*Material:*
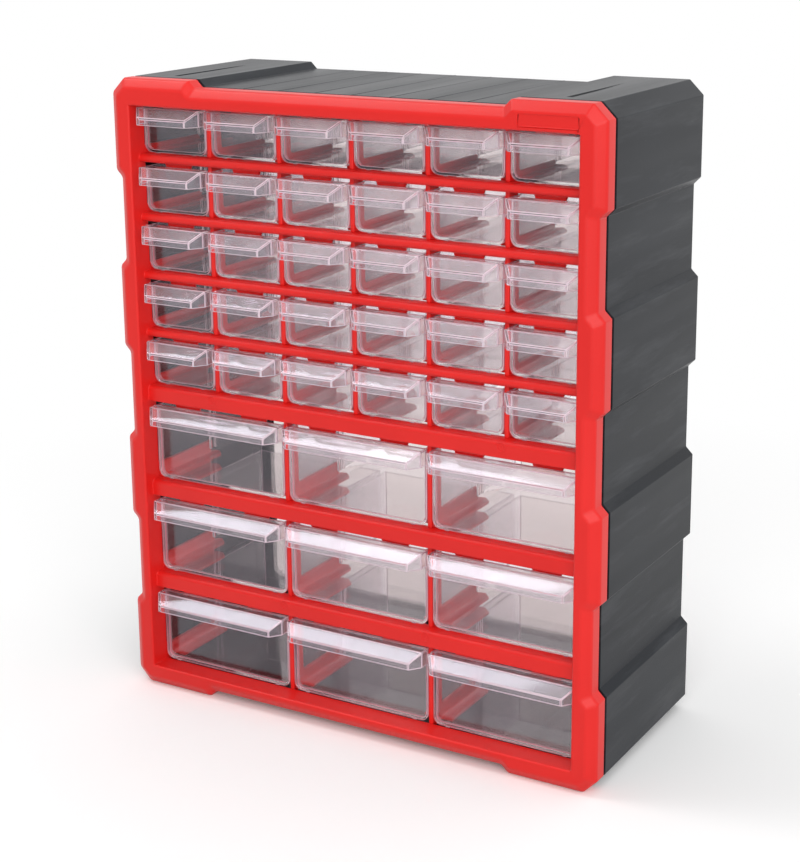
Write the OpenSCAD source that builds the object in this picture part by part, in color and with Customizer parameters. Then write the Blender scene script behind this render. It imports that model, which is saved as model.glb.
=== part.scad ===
// Parts bin cabinet: a dark four-sided housing open at the back, a red front frame with rails
// across it, a row of dividers and guides behind each rail, and clear drawers that slide out
// towards the front.
// X runs across the cabinet, Y from front to back and Z up. The origin is the centre of the base.

/* [Cabinet] */
// Width over the side pads
cabinet_w = 380; // [350:1:420]
// Height over the feet and the top pads
cabinet_h = 456; // [440:1:520]
// Depth from the front of the frame to the back edge of the housing
cabinet_d = 160; // [155:1:200]

/* [Outline] */
// Leg of the 45 degree corner chamfer
corner_cut = 10; // [6:0.5:14]
// Step between a raised pad and the panel beside it, sloped at 45 degrees
pad_step = 5; // [2:0.5:6]
// Width of each foot and top pad, from the corner chamfer inwards
foot_w = 56; // [30:1:80]
// Height from one step of the side to the next
side_pitch = 64; // [50:1:66]

/* [Housing] */
// Thickness of the housing's walls
housing_wall = 2.8; // [2:0.1:4]
// Thickness of the spigot that enters the frame
spigot_t = 2.3; // [1.5:0.1:2.8]
// Length of the spigot inside the frame's rim
spigot_l = 8; // [5:0.5:9]
// Open joint between the frame's rim and the housing's front edge
joint_gap = 2.2; // [1:0.1:4]
// Width of the ramped groove in each top pad
groove_w = 4; // [2:0.5:6]
// Length of the ramped groove
groove_l = 88; // [40:1:110]
// Depth of the groove at its front end
groove_depth = 1.5; // [0.5:0.1:2]
// Distance of the groove's front end behind the frame's front
groove_setback = 30; // [24:1:40]

/* [Front frame] */
// Depth of the frame's rim
rim_depth = 16; // [14:0.5:20]
// Width of the bevel round the frame's front
bevel_w = 6.8; // [3:0.1:7]
// Depth of that bevel
bevel_d = 5; // [2:0.1:5.5]
// Thickness of the frame's rim
rim_wall = 2.2; // [1.6:0.1:3]
// Thickness of the frame's front
face_wall = 5.6; // [5.6:0.1:7]
// Width of each side member, from the side pad to the drawers' opening
jamb_w = 17.3; // [16:0.1:22]
// Height of the top member, down to the top row of cells
head_h = 17.4; // [16.5:0.1:24]
// How far the top member's front hangs in front of that row
head_lip = 1.4; // [0:0.1:2]
// Height of the bottom member
sill_h = 16; // [15.5:0.1:24]
// Thickness of the walls that line the opening
liner_wall = 2.4; // [1.8:0.1:3]
// Depth of the walls that line the opening
liner_depth = 17; // [16:0.5:18]
// Length of the shallow badge recess
badge_l = 42; // [20:1:46]
// Height of the badge recess
badge_h = 8; // [5:0.5:8.5]
// Depth of the badge recess
badge_depth = 0.6; // [0.2:0.1:1.5]
// Radius of the recess's corners
badge_r = 1.5; // [0.5:0.1:3]

/* [Grid] */
// Clear height of a small drawer's cell
small_cell_h = 36.5; // [32:0.5:38]
// Height of a rail between small drawers
small_rail_h = 5.8; // [4:0.1:7]
// Height of a rail above a large drawer
large_rail_h = 13; // [9:0.5:15]
// Thickness of a divider between two drawers
divider_t = 3.2; // [2:0.1:4]
// Distance of the dividers' front faces behind the frame's front
divider_setback = 16; // [14:0.5:18]
// Depth of a divider's full-height web
web_d = 12.7; // [8:0.1:16]
// Radius in the corner between a web and its guide
web_fillet = 3; // [1:0.5:5]
// Distance of the rails' noses behind the frame's front
rail_setback = 9.3; // [7:0.1:12]
// How far a large rail's nose stands in front of a small rail's
large_rail_lead = 1; // [0:0.1:2]
// Rounding of a large rail's upper front edge
rail_round = 3; // [1:0.5:4]

/* [Guides and stops] */
// Length of a guide, from the dividers' front faces backwards
guide_l = 66; // [50:1:75]
// Height of a guide's web above a rail between small drawers
small_guide_h = 5.5; // [3:0.5:8]
// Height of a guide's web above a large rail
large_guide_h = 11; // [6:0.5:14]
// Width of a guide's flange beside its web
flange_w = 9.5; // [6:0.5:12]
// Thickness of a guide's flange
flange_t = 2.2; // [1.6:0.1:3]
// Length that a flange runs on behind its web
flange_run_on = 6; // [2:0.5:8]
// Share of a flange's width that is cut off at its free rear corners
flange_cut = 0.6; // [0.2:0.1:0.6]
// Width of a stop tab where it leaves its rail
tab_w = 24; // [16:0.5:30]
// Height of a stop tab
tab_h = 5; // [4.6:0.1:5.5]
// Thickness of a stop tab
tab_t = 2.4; // [1.6:0.1:3]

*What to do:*
Restate the listing above word for word.

*Task solution:*
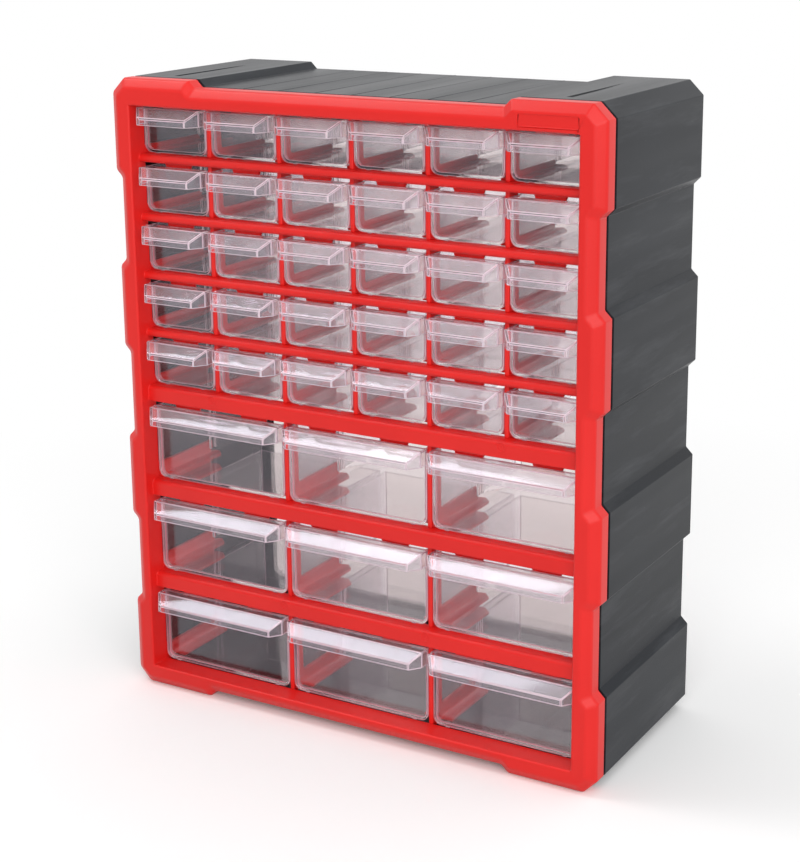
Write the OpenSCAD source that builds the object in this picture part by part, in color and with Customizer parameters. Then write the Blender scene script behind this render. It imports that model, which is saved as model.glb.
=== part.scad ===
// Parts bin cabinet: a dark four-sided housing open at the back, a red front frame with rails
// across it, a row of dividers and guides behind each rail, and clear drawers that slide out
// towards the front.
// X runs across the cabinet, Y from front to back and Z up. The origin is the centre of the base.

/* [Cabinet] */
// Width over the side pads
cabinet_w = 380; // [350:1:420]
// Height over the feet and the top pads
cabinet_h = 456; // [440:1:520]
// Depth from the front of the frame to the back edge of the housing
cabinet_d = 160; // [155:1:200]

/* [Outline] */
// Leg of the 45 degree corner chamfer
corner_cut = 10; // [6:0.5:14]
// Step between a raised pad and the panel beside it, sloped at 45 degrees
pad_step = 5; // [2:0.5:6]
// Width of each foot and top pad, from the corner chamfer inwards
foot_w = 56; // [30:1:80]
// Height from one step of the side to the next
side_pitch = 64; // [50:1:66]

/* [Housing] */
// Thickness of the housing's walls
housing_wall = 2.8; // [2:0.1:4]
// Thickness of the spigot that enters the frame
spigot_t = 2.3; // [1.5:0.1:2.8]
// Length of the spigot inside the frame's rim
spigot_l = 8; // [5:0.5:9]
// Open joint between the frame's rim and the housing's front edge
joint_gap = 2.2; // [1:0.1:4]
// Width of the ramped groove in each top pad
groove_w = 4; // [2:0.5:6]
// Length of the ramped groove
groove_l = 88; // [40:1:110]
// Depth of the groove at its front end
groove_depth = 1.5; // [0.5:0.1:2]
// Distance of the groove's front end behind the frame's front
groove_setback = 30; // [24:1:40]

/* [Front frame] */
// Depth of the frame's rim
rim_depth = 16; // [14:0.5:20]
// Width of the bevel round the frame's front
bevel_w = 6.8; // [3:0.1:7]
// Depth of that bevel
bevel_d = 5; // [2:0.1:5.5]
// Thickness of the frame's rim
rim_wall = 2.2; // [1.6:0.1:3]
// Thickness of the frame's front
face_wall = 5.6; // [5.6:0.1:7]
// Width of each side member, from the side pad to the drawers' opening
jamb_w = 17.3; // [16:0.1:22]
// Height of the top member, down to the top row of cells
head_h = 17.4; // [16.5:0.1:24]
// How far the top member's front hangs in front of that row
head_lip = 1.4; // [0:0.1:2]
// Height of the bottom member
sill_h = 16; // [15.5:0.1:24]
// Thickness of the walls that line the opening
liner_wall = 2.4; // [1.8:0.1:3]
// Depth of the walls that line the opening
liner_depth = 17; // [16:0.5:18]
// Length of the shallow badge recess
badge_l = 42; // [20:1:46]
// Height of the badge recess
badge_h = 8; // [5:0.5:8.5]
// Depth of the badge recess
badge_depth = 0.6; // [0.2:0.1:1.5]
// Radius of the recess's corners
badge_r = 1.5; // [0.5:0.1:3]

/* [Grid] */
// Clear height of a small drawer's cell
small_cell_h = 36.5; // [32:0.5:38]
// Height of a rail between small drawers
small_rail_h = 5.8; // [4:0.1:7]
// Height of a rail above a large drawer
large_rail_h = 13; // [9:0.5:15]
// Thickness of a divider between two drawers
divider_t = 3.2; // [2:0.1:4]
// Distance of the dividers' front faces behind the frame's front
divider_setback = 16; // [14:0.5:18]
// Depth of a divider's full-height web
web_d = 12.7; // [8:0.1:16]
// Radius in the corner between a web and its guide
web_fillet = 3; // [1:0.5:5]
// Distance of the rails' noses behind the frame's front
rail_setback = 9.3; // [7:0.1:12]
// How far a large rail's nose stands in front of a small rail's
large_rail_lead = 1; // [0:0.1:2]
// Rounding of a large rail's upper front edge
rail_round = 3; // [1:0.5:4]

/* [Guides and stops] */
// Length of a guide, from the dividers' front faces backwards
guide_l = 66; // [50:1:75]
// Height of a guide's web above a rail between small drawers
small_guide_h = 5.5; // [3:0.5:8]
// Height of a guide's web above a large rail
large_guide_h = 11; // [6:0.5:14]
// Width of a guide's flange beside its web
flange_w = 9.5; // [6:0.5:12]
// Thickness of a guide's flange
flange_t = 2.2; // [1.6:0.1:3]
// Length that a flange runs on behind its web
flange_run_on = 6; // [2:0.5:8]
// Share of a flange's width that is cut off at its free rear corners
flange_cut = 0.6; // [0.2:0.1:0.6]
// Width of a stop tab where it leaves its rail
tab_w = 24; // [16:0.5:30]
// Height of a stop tab
tab_h = 5; // [4.6:0.1:5.5]
// Thickness of a stop tab
tab_t = 2.4; // [1.6:0.1:3]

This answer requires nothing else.